* start Information shown *
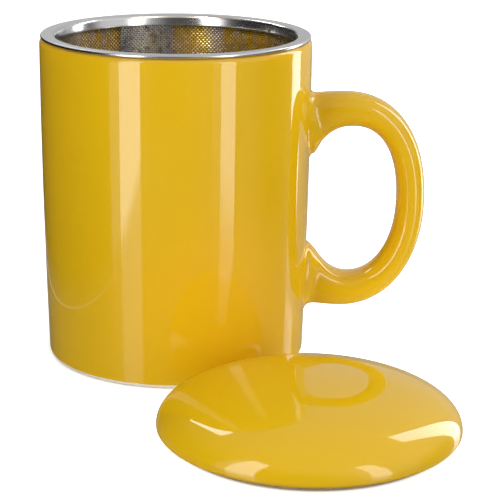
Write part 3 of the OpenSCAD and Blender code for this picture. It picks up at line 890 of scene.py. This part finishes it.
# The light that it throws back on the cup, and the distances over which that fades
TABLE_LIFT, LIFT_START, LIFT_END = 0.5, 60, 120
# Where the painted contact shadow in the gap under the lid's rim ends, and the one in the gap round the foot,
# each from its own middle
LID_GAP, FOOT_GAP = (LID_R - 4.4, LID_R - 3.4), (46, 50)
# The board that the glaze mirrors: its colour, its left and right sides, the width of the glowing line at its
# left side (a painted line of light), the slope of its sides, and how far each side's soft end reaches
BOARD_PAINT = "8C8C8C"
BOARD_LEFT, BOARD_RIGHT, BOARD_EDGE, BOARD_SLANT = -86.5, 92.0, 1.2, 0.145
LEFT_FADE, RIGHT_FADE = 38.0, 158.0


def pale_table():
    """A sheet of white board under the object. The camera sees it white except where the object shades it and
    where ambient occlusion dims its glow, a painted contact shadow. The glaze mirrors a smaller grey board
    whose left side glows, a painted line of light, and the room beyond it."""
    material, tree, place = new_material("white_board")
    light = add(tree, "ShaderNodeLightPath").outputs
    split = add(tree, "ShaderNodeSeparateXYZ", [place]).outputs
    radius = add(tree, "ShaderNodeVectorMath", [place], operation="LENGTH")
    seen = add(tree, "ShaderNodeMath", [light["Is Camera Ray"], light["Is Transmission Ray"]],
               operation="MAXIMUM")
    # It glows full white far off, and less near the object, so that the object's shadow shows
    fade = add(tree, "ShaderNodeMapRange", [radius, GLOW_START * MM, GLOW_END * MM, TABLE_GLOW, 1.0],
               interpolation_type="SMOOTHSTEP")
    # Painted contact shadow: ambient occlusion dims the glow in the narrow gap round the foot and in the deep
    # part of the gap under the lid's rim
    gap = add(tree, "ShaderNodeAmbientOcclusion", {"Distance": 6 * MM}, samples=8).outputs["AO"]
    off_lid = add(tree, "ShaderNodeVectorMath", [place, (LID_PLACE[0] * MM, LID_PLACE[1] * MM, 0)],
                  operation="DISTANCE")
    lid_gap = add(tree, "ShaderNodeMapRange", [off_lid, *(r * MM for r in LID_GAP), gap, 1.0])
    gaps = add(tree, "ShaderNodeMapRange", [radius, *(r * MM for r in FOOT_GAP), gap, lid_gap])
    glow = add(tree, "ShaderNodeMath", [seen, fade], operation="MULTIPLY")
    glow = add(tree, "ShaderNodeMath", [glow, gaps], operation="MULTIPLY")
    # Near the cup, and more towards its handle, the board throws light back on the cup's lower part
    lift = add(tree, "ShaderNodeMapRange", [radius, LIFT_START * MM, LIFT_END * MM, TABLE_LIFT, 0.0])
    lift = add(tree, "ShaderNodeMapRange", [split["X"], -80 * MM, 60 * MM, 0.0, lift])
    lift = add(tree, "ShaderNodeMath", [lift, light["Is Diffuse Ray"]], operation="MULTIPLY")
    white = add(tree, "ShaderNodeBsdfPrincipled", {
        "Base Color": add(tree, "ShaderNodeMix", [seen, paint(TABLE_PAINT), (1, 1, 1, 1)], data_type="RGBA"),
        "Roughness": 1.0,
        "Specular IOR Level": 0.0,
        "Emission Color": (1, 1, 1, 1),
        "Emission Strength": add(tree, "ShaderNodeMath", [glow, lift], operation="ADD"),
    })

    across = add(tree, "ShaderNodeMath", [split["Y"], -BOARD_SLANT, split["X"]], operation="MULTIPLY_ADD")
    left = add(tree, "ShaderNodeMapRange",
               [across, BOARD_LEFT * MM, (BOARD_LEFT - LEFT_FADE) * MM, 0.0, 1.0],
               interpolation_type="SMOOTHSTEP")
    right = add(tree, "ShaderNodeMapRange",
                [across, BOARD_RIGHT * MM, (BOARD_RIGHT + RIGHT_FADE) * MM, 0.0, 1.0],
                interpolation_type="SMOOTHSTEP")
    beyond = add(tree, "ShaderNodeMath", [left, right], operation="ADD")
    # A thin glowing line along the board's left side: painted light, which the glaze mirrors
    edge = add(tree, "ShaderNodeMath",
               [across, (BOARD_LEFT + BOARD_EDGE / 2) * MM, BOARD_EDGE / 2 * MM], operation="COMPARE")
    # Behind the handle the board's gloss is worn
    behind = add(tree, "ShaderNodeMapRange", [split["Y"], 0.0, 15 * MM, 0.0, 1.0])
    handle_side = add(tree, "ShaderNodeMath", [split["X"], 0.0], operation="GREATER_THAN")
    worn = add(tree, "ShaderNodeMath", [behind, handle_side], operation="MULTIPLY")
    grey = add(tree, "ShaderNodeBsdfPrincipled", {
        "Base Color": paint(BOARD_PAINT),
        "Roughness": add(tree, "ShaderNodeMapRange", [worn, 0.0, 1.0, 0.12, 0.5]),
        "IOR": 2.0,
        "Emission Color": (1, 1, 1, 1),
        "Emission Strength": edge,
    })
    mirrored = add(tree, "ShaderNodeMixShader", [beyond, grey, add(tree, "ShaderNodeBsdfTransparent")])
    both = add(tree, "ShaderNodeMixShader", [light["Is Glossy Ray"], white, mirrored])
    add(tree, "ShaderNodeOutputMaterial", {"Surface": both})
    return material


sheet = bmesh.new()
bmesh.ops.create_grid(sheet, x_segments=1, y_segments=1, size=1.5)
table_mesh = bpy.data.meshes.new("white_board")
sheet.to_mesh(table_mesh)
sheet.free()
table_mesh.materials.append(pale_table())
table = put("white_board", table_mesh)

# Shades of the walls by bearing, seen below the table's height and above it
WALLS_BELOW = ((-180, 0.62), (-174, 0.5), (-164, 0.03), (-62, 0.03), (-50, 0.35), (50, 0.4), (62, 0.4),
               (74, 0.22), (86, 0.05), (104, 0.15), (111, 0.3), (122, 0.75), (140, 0.55), (180, 0.5))
WALLS_ABOVE = ((-180, 0.62), (-168, 0.6), (-158, 0.03), (-62, 0.03), (-50, 0.12), (-28, 0.08), (8, 0.08),
               (20, 0.4), (50, 0.7), (56, 0.85), (78, 0.85), (90, 0.18), (118, 0.18), (126, 0.64), (180, 0.6))


def studio_room():
    """The walls and the ceiling round the object, which the camera sees as plain white."""
    world = bpy.data.worlds.new("studio_room")
    world.use_nodes = True
    bpy.context.scene.world = world
    tree = world.node_tree
    tree.nodes.clear()
    direction = add(tree, "ShaderNodeTexCoord").outputs["Generated"]
    split = add(tree, "ShaderNodeSeparateXYZ", [direction]).outputs
    front = add(tree, "ShaderNodeMath", [split["Y"], -1.0], operation="MULTIPLY")
    bearing = add(tree, "ShaderNodeMath", [split["X"], front], operation="ARCTAN2")
    share = add(tree, "ShaderNodeMapRange", [bearing, -math.pi, math.pi, 0.0, 1.0])
    walls = []
    for shades in (WALLS_BELOW, WALLS_ABOVE):
        walls.append(add(tree, "ShaderNodeValToRGB", [share]))
        ramp = walls[-1].color_ramp
        while len(ramp.elements) < len(shades):
            ramp.elements.new(0.5)
        for element, (angle, shade) in zip(ramp.elements, shades):
            element.position = (angle + 180) / 360
            element.color = (shade, shade, shade, 1)
    level = add(tree, "ShaderNodeMapRange", [split["Z"], -0.02, 0.02, 0.0, 1.0])
    room = add(tree, "ShaderNodeMix", [level, *walls], data_type="RGBA")
    # The ceiling is grey, lighter and beginning lower on the right than on the left
    lift = add(tree, "ShaderNodeMath", [split["X"], 0.2, split["Z"]], operation="MULTIPLY_ADD")
    overhead = add(tree, "ShaderNodeMapRange", [lift, 0.35, 0.75, 0.0, 1.0])
    ceiling = add(tree, "ShaderNodeMapRange", [split["X"], -0.9, 0.9, 0.2, 1.0])
    room = add(tree, "ShaderNodeMix", [overhead, room, ceiling], data_type="RGBA")
    camera_ray = add(tree, "ShaderNodeLightPath").outputs["Is Camera Ray"]
    seen = add(tree, "ShaderNodeMix", [camera_ray, room, (1, 1, 1, 1)], data_type="RGBA")
    background = add(tree, "ShaderNodeBackground", {"Color": seen, "Strength": 1.0})
    add(tree, "ShaderNodeOutputWorld", {"Surface": background})


studio_room()

# ---------------- camera
# Its place in millimetres, its turns in radians, and its lens on a sensor 36 mm wide
CAMERA_PLACE = (0, -508.12, 180.11)
CAMERA_YAW, CAMERA_PITCH, CAMERA_ROLL = 0.04534, 0.28453, 0.01241
CAMERA_LENS = 122.03

ahead = Vector((math.sin(CAMERA_YAW) * math.cos(CAMERA_PITCH), math.cos(CAMERA_YAW) * math.cos(CAMERA_PITCH),
                -math.sin(CAMERA_PITCH)))
level = ahead.cross(Vector((0, 0, 1))).normalized()
above = level.cross(ahead)
c, s = math.cos(CAMERA_ROLL), math.sin(CAMERA_ROLL)
right, up = level * c + above * s, above * c - level * s
camera_data = bpy.data.cameras.new("camera")
camera_data.sensor_width = 36
camera_data.lens = CAMERA_LENS
camera_data.clip_start, camera_data.clip_end = 0.01, 20
camera = put("camera", camera_data)
turn = Matrix((right, up, -ahead)).transposed().to_4x4()
camera.matrix_world = Matrix.Translation(Vector(CAMERA_PLACE) * MM) @ turn
bpy.context.scene.camera = camera
bpy.context.scene.view_settings.view_transform = "Standard"

bpy.context.view_layer.update()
* end Information shown *
Task directions — Exactly repeat the lines above, from the opening line through the one with "LEFT_FADE, RIGHT_FADE = 38.0, 158.0", and include nothing else.

Finished task —
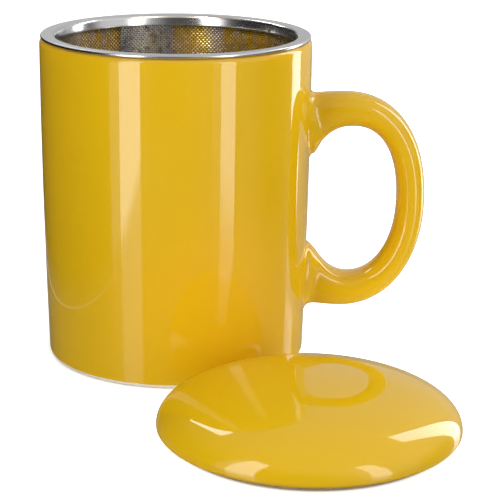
Write part 3 of the OpenSCAD and Blender code for this picture. It picks up at line 890 of scene.py. This part finishes it.
# The light that it throws back on the cup, and the distances over which that fades
TABLE_LIFT, LIFT_START, LIFT_END = 0.5, 60, 120
# Where the painted contact shadow in the gap under the lid's rim ends, and the one in the gap round the foot,
# each from its own middle
LID_GAP, FOOT_GAP = (LID_R - 4.4, LID_R - 3.4), (46, 50)
# The board that the glaze mirrors: its colour, its left and right sides, the width of the glowing line at its
# left side (a painted line of light), the slope of its sides, and how far each side's soft end reaches
BOARD_PAINT = "8C8C8C"
BOARD_LEFT, BOARD_RIGHT, BOARD_EDGE, BOARD_SLANT = -86.5, 92.0, 1.2, 0.145
LEFT_FADE, RIGHT_FADE = 38.0, 158.0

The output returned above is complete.